**INSTRUCTION**
Each entry should be quoted word for word, including every mark of punctuation.
>> START RECORD EXCERPTS
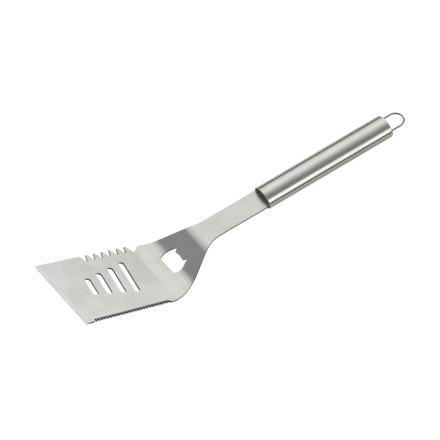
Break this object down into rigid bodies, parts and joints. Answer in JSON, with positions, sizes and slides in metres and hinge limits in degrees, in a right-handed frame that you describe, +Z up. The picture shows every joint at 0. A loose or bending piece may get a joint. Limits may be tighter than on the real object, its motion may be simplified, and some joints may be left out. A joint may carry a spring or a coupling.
{
  "type": "grill spatula",
  "caption": "Steel grill turner: bent slotted blade with ground front edge, toothed and serrated sides and bottle-opener hole, on a hollow oval handle with a wire hanging loop",
  "frame": {"origin": "on the supporting surface, midway between the blade's front edge and the end of the hanging loop, on the centre line", "axes": "+X from the blade towards the handle and its hanging loop, +Z up with the spatula lying as it rests on a table, +Y towards the toothed side"},
  "size_m": [0.4589, 0.0964, 0.0599],
  "materials": {
    "brushed_sheet": "brushed",
    "satin_tube": "satin",
    "polished_steel": "polished"
  },
  "bodies": {
    "root": {"blade": "brushed_sheet", "handle_tube": "satin_tube", "front_cap": "polished_steel", "rear_cap": "satin_tube", "hanging_loop": "polished_steel"}
  },
  "joints": []
}
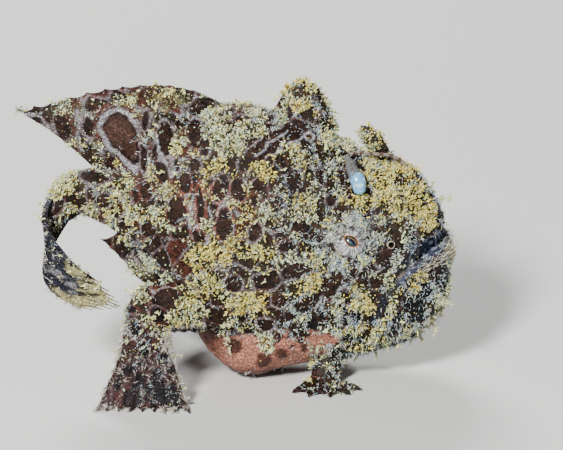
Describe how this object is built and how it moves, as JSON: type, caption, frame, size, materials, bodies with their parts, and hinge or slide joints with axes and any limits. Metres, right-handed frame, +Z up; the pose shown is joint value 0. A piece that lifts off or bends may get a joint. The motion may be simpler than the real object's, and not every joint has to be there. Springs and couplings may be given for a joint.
{
  "type": "frogfish",
  "caption": "Marbled frogfish standing on its fins, with a folded tail, a laid-back fishing rod with a pale bait, and skin covered in fine tassels.",
  "frame": {"origin": "middle of the bounding box, on the floor that the belly and the fins rest on", "axes": "+X towards the snout, +Y to the fish's left, +Z up"},
  "size_m": [0.0868, 0.0516, 0.0614],
  "materials": {
    "skin": "matte, rough, marbled dark red-brown and grey-lilac under a cream and yellow coat",
    "fin": "satin, thin skin over rays",
    "lure": "wet, slightly translucent",
    "eye": "glossy"
  },
  "bodies": {
    "root": {"head": "skin", "lower_jaw": "skin", "torso": "skin", "tail_base": "skin", "third_dorsal_spine": "skin", "second_dorsal_spine": "skin", "right_pectoral_arm": "skin", "left_pectoral_arm": "skin", "dorsal_fin": "fin", "anal_fin": "fin", "caudal_fin_base": "fin", "caudal_fin_tips": "fin", "right_pectoral_fin": "fin", "left_pectoral_fin": "fin", "right_pelvic_fin": "fin", "left_pelvic_fin": "fin", "lure_rod": "lure", "lure_bait": "lure", "right_eye": "eye", "left_eye": "eye"}
  },
  "joints": []
}
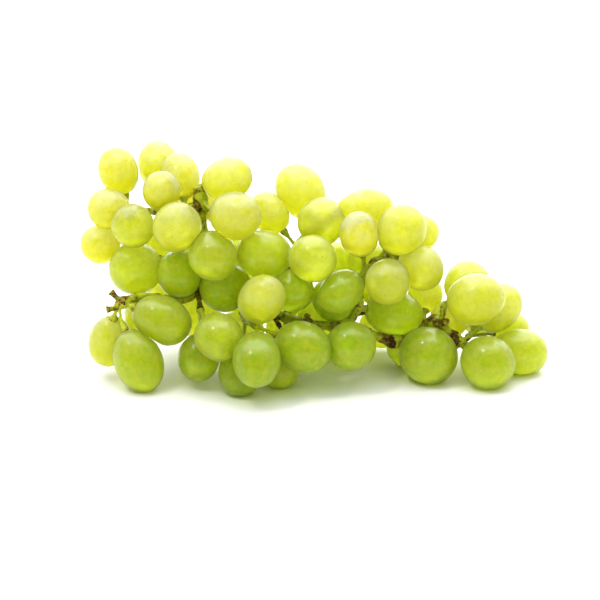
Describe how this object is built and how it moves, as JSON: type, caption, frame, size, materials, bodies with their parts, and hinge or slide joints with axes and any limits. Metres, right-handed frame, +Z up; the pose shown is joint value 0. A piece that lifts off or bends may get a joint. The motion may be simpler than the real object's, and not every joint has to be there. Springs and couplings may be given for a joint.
{
  "type": "bunch of grapes",
  "caption": "Bunch of large pale green table grapes lying on its side, with its cut stem and side stems among the berries.",
  "frame": {"origin": "middle of the bunch's box, on the surface that it lies on", "axes": "+X along the bunch from its shoulders to its tip, +Y from its open front towards its back, +Z up"},
  "size_m": [0.2056, 0.1056, 0.0956],
  "materials": {
    "grape_skin": "Thin, taut, translucent yellow-green grape skin with a soft waxy bloom and faint veins",
    "stalk_wood": "Green to brown young vine wood, dull, ribbed and warty, with dark dry ends"
  },
  "bodies": {
    "root": {"stalk": "stalk_wood", "berries_wing_tip": "grape_skin", "berries_wing_top": "grape_skin", "berries_shoulder": "grape_skin", "berries_left_foot": "grape_skin", "berries_left_heart": "grape_skin", "berries_low_front": "grape_skin", "berries_belly": "grape_skin", "berries_keel": "grape_skin", "berries_crown": "grape_skin", "berries_right_shoulder": "grape_skin", "berries_right_heart": "grape_skin", "berries_right_low": "grape_skin", "berries_tip_top": "grape_skin", "berries_tip_end": "grape_skin", "berries_back_left": "grape_skin", "berries_back_middle": "grape_skin", "berries_back_right": "grape_skin"}
  },
  "joints": []
}
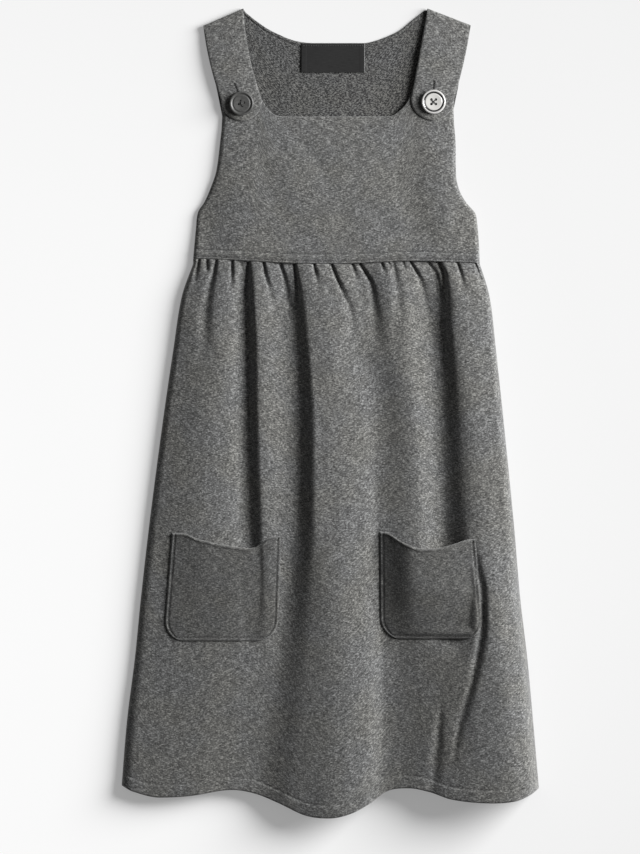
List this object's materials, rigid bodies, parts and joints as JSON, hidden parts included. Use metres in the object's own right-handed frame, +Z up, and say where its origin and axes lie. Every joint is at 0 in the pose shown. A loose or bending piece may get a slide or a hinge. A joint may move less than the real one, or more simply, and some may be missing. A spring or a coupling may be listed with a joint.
{
  "type": "pinafore dress",
  "caption": "Child's sleeveless pinafore dress laid flat: gathered skirt with patch pockets, scooped bodice, buttoned shoulder straps, bare neck label.",
  "frame": {"origin": "middle of the outline, on the flat surface that the dress lies on", "axes": "+X to the right of the front view, +Y towards the neck, +Z up out of the front of the dress"},
  "size_m": [0.3869, 0.75, 0.0399],
  "materials": {
    "marl_jersey": "matt grey marl double jersey with short light and dark flecks",
    "marl_jersey_inside": "inside of the same jersey, with coarser flecks",
    "grey_button": "glossy moulded polyester in mid grey",
    "pearl_button": "glossy moulded polyester in pearl white",
    "black_satin": "woven black satin ribbon"
  },
  "bodies": {
    "root": {"skirt_front": "marl_jersey", "skirt_back": "marl_jersey_inside", "bodice_front": "marl_jersey", "bodice_back": "marl_jersey_inside", "strap_left": "marl_jersey", "strap_right": "marl_jersey", "pocket_left": "marl_jersey", "pocket_right": "marl_jersey", "button_left": "grey_button", "button_right": "pearl_button", "neck_label": "black_satin"}
  },
  "joints": []
}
>> END RECORD EXCERPTS
**TASK RESPONSE**
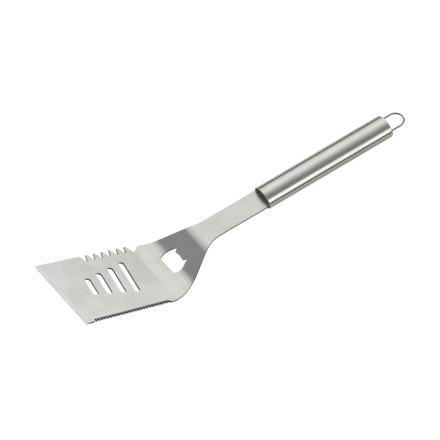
Break this object down into rigid bodies, parts and joints. Answer in JSON, with positions, sizes and slides in metres and hinge limits in degrees, in a right-handed frame that you describe, +Z up. The picture shows every joint at 0. A loose or bending piece may get a joint. Limits may be tighter than on the real object, its motion may be simplified, and some joints may be left out. A joint may carry a spring or a coupling.
{
  "type": "grill spatula",
  "caption": "Steel grill turner: bent slotted blade with ground front edge, toothed and serrated sides and bottle-opener hole, on a hollow oval handle with a wire hanging loop",
  "frame": {"origin": "on the supporting surface, midway between the blade's front edge and the end of the hanging loop, on the centre line", "axes": "+X from the blade towards the handle and its hanging loop, +Z up with the spatula lying as it rests on a table, +Y towards the toothed side"},
  "size_m": [0.4589, 0.0964, 0.0599],
  "materials": {
    "brushed_sheet": "brushed",
    "satin_tube": "satin",
    "polished_steel": "polished"
  },
  "bodies": {
    "root": {"blade": "brushed_sheet", "handle_tube": "satin_tube", "front_cap": "polished_steel", "rear_cap": "satin_tube", "hanging_loop": "polished_steel"}
  },
  "joints": []
}
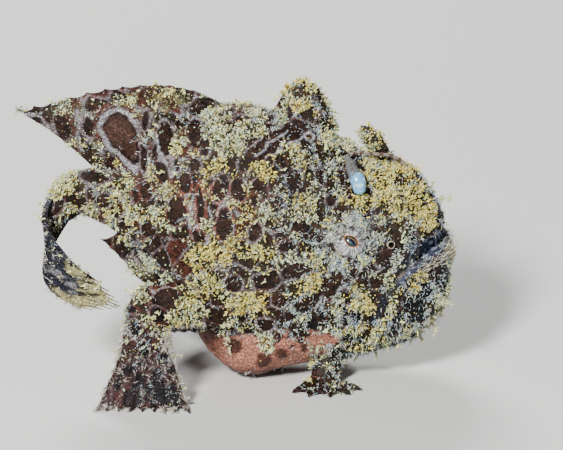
Describe how this object is built and how it moves, as JSON: type, caption, frame, size, materials, bodies with their parts, and hinge or slide joints with axes and any limits. Metres, right-handed frame, +Z up; the pose shown is joint value 0. A piece that lifts off or bends may get a joint. The motion may be simpler than the real object's, and not every joint has to be there. Springs and couplings may be given for a joint.
{
  "type": "frogfish",
  "caption": "Marbled frogfish standing on its fins, with a folded tail, a laid-back fishing rod with a pale bait, and skin covered in fine tassels.",
  "frame": {"origin": "middle of the bounding box, on the floor that the belly and the fins rest on", "axes": "+X towards the snout, +Y to the fish's left, +Z up"},
  "size_m": [0.0868, 0.0516, 0.0614],
  "materials": {
    "skin": "matte, rough, marbled dark red-brown and grey-lilac under a cream and yellow coat",
    "fin": "satin, thin skin over rays",
    "lure": "wet, slightly translucent",
    "eye": "glossy"
  },
  "bodies": {
    "root": {"head": "skin", "lower_jaw": "skin", "torso": "skin", "tail_base": "skin", "third_dorsal_spine": "skin", "second_dorsal_spine": "skin", "right_pectoral_arm": "skin", "left_pectoral_arm": "skin", "dorsal_fin": "fin", "anal_fin": "fin", "caudal_fin_base": "fin", "caudal_fin_tips": "fin", "right_pectoral_fin": "fin", "left_pectoral_fin": "fin", "right_pelvic_fin": "fin", "left_pelvic_fin": "fin", "lure_rod": "lure", "lure_bait": "lure", "right_eye": "eye", "left_eye": "eye"}
  },
  "joints": []
}
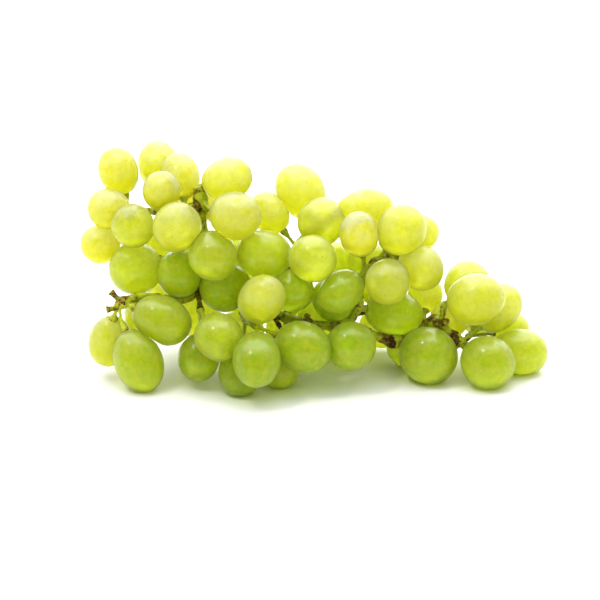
Describe how this object is built and how it moves, as JSON: type, caption, frame, size, materials, bodies with their parts, and hinge or slide joints with axes and any limits. Metres, right-handed frame, +Z up; the pose shown is joint value 0. A piece that lifts off or bends may get a joint. The motion may be simpler than the real object's, and not every joint has to be there. Springs and couplings may be given for a joint.
{
  "type": "bunch of grapes",
  "caption": "Bunch of large pale green table grapes lying on its side, with its cut stem and side stems among the berries.",
  "frame": {"origin": "middle of the bunch's box, on the surface that it lies on", "axes": "+X along the bunch from its shoulders to its tip, +Y from its open front towards its back, +Z up"},
  "size_m": [0.2056, 0.1056, 0.0956],
  "materials": {
    "grape_skin": "Thin, taut, translucent yellow-green grape skin with a soft waxy bloom and faint veins",
    "stalk_wood": "Green to brown young vine wood, dull, ribbed and warty, with dark dry ends"
  },
  "bodies": {
    "root": {"stalk": "stalk_wood", "berries_wing_tip": "grape_skin", "berries_wing_top": "grape_skin", "berries_shoulder": "grape_skin", "berries_left_foot": "grape_skin", "berries_left_heart": "grape_skin", "berries_low_front": "grape_skin", "berries_belly": "grape_skin", "berries_keel": "grape_skin", "berries_crown": "grape_skin", "berries_right_shoulder": "grape_skin", "berries_right_heart": "grape_skin", "berries_right_low": "grape_skin", "berries_tip_top": "grape_skin", "berries_tip_end": "grape_skin", "berries_back_left": "grape_skin", "berries_back_middle": "grape_skin", "berries_back_right": "grape_skin"}
  },
  "joints": []
}
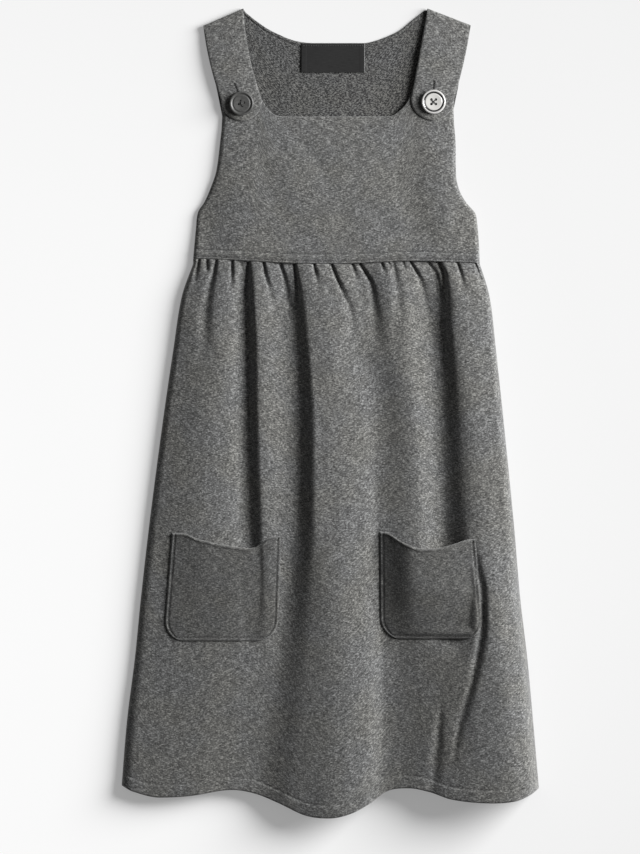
List this object's materials, rigid bodies, parts and joints as JSON, hidden parts included. Use metres in the object's own right-handed frame, +Z up, and say where its origin and axes lie. Every joint is at 0 in the pose shown. A loose or bending piece may get a slide or a hinge. A joint may move less than the real one, or more simply, and some may be missing. A spring or a coupling may be listed with a joint.
{
  "type": "pinafore dress",
  "caption": "Child's sleeveless pinafore dress laid flat: gathered skirt with patch pockets, scooped bodice, buttoned shoulder straps, bare neck label.",
  "frame": {"origin": "middle of the outline, on the flat surface that the dress lies on", "axes": "+X to the right of the front view, +Y towards the neck, +Z up out of the front of the dress"},
  "size_m": [0.3869, 0.75, 0.0399],
  "materials": {
    "marl_jersey": "matt grey marl double jersey with short light and dark flecks",
    "marl_jersey_inside": "inside of the same jersey, with coarser flecks",
    "grey_button": "glossy moulded polyester in mid grey",
    "pearl_button": "glossy moulded polyester in pearl white",
    "black_satin": "woven black satin ribbon"
  },
  "bodies": {
    "root": {"skirt_front": "marl_jersey", "skirt_back": "marl_jersey_inside", "bodice_front": "marl_jersey", "bodice_back": "marl_jersey_inside", "strap_left": "marl_jersey", "strap_right": "marl_jersey", "pocket_left": "marl_jersey", "pocket_right": "marl_jersey", "button_left": "grey_button", "button_right": "pearl_button", "neck_label": "black_satin"}
  },
  "joints": []
}